To enter Miz Fitz's contest, you need only visit her blog and send her a holiday-related question by December 31.  The winner will be chosen using random operations. As of this writing, your odds of winning are excellent—so far, Miz Fitz has received only one entry! Your book, should you be selected, will arrive the first week in January. 

In an semi-unrelated note, since I know you are all desperate for last minute holiday gift ideas, Miz Fitz suggests this lovely item—the "perfect stocking stuffer." I think they are called monkey fists because nothing is better for creating "monkey bumps."

Wednesday, November 30, 2011

Gilliam on Kubrick and Spielberg

Here's a short clip of Terry Gilliam talking about Steven Spielberg (not my favorite director) and Stanley Kubrick (God). I like it because I agree with what he says, and because the point he is making applies no less to literature.



Tuesday, November 29, 2011

A Brief Interview with Miz Fitz

In her own words, Miz Fitz's blog, "What Boys Really Want," offers "pithy, straight-from-the-hip advice" to her readers. Since she has generously recommended my new novel on her blog, I requested an interview. It did not go well.


Pete Hautman: First, let me thank you for taking the time to drop by to share your thoughts.

Miz Fitz: I am happy to do so, as it may increase my own blog traffic. Blogging is by nature incestuous. One cannot afford to be too fastidious.

PH: I could not help but notice that the title of your blog is the same as the title of my new book, What Boys Really Want.
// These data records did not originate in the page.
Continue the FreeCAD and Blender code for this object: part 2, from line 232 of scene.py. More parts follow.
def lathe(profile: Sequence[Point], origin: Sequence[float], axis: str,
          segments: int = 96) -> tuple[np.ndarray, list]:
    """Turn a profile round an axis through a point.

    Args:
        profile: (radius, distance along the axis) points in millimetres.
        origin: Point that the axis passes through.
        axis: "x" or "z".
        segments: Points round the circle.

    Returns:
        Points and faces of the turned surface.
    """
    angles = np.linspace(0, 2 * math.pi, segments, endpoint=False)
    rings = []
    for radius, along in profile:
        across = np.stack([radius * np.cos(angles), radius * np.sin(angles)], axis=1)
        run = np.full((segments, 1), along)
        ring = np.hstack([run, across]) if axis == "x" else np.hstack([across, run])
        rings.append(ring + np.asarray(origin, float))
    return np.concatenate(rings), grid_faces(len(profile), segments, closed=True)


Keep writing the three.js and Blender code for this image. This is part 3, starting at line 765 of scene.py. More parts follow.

Was that intentional?

MF: Rest assured, I am in communication with my lawyers. They tell me you do not have sufficient resources for it to make it worth my time and effort to bring a lawsuit.

PH: Oh. Thank you. I think.

MF: You are welcome. Do you have a question?

PH: Yes. What do boys really want?


PH: I have read your blog.

MF: Have you learned anything?

PH: I learned a lot! For example, it had never occurred to me that some girls shave their toes. Do you shave your toes?

MF: Are you always so rude, or should I take this personally?

PH: You are very touchy.

MF: I prefer the term “discerning.” Goodbye.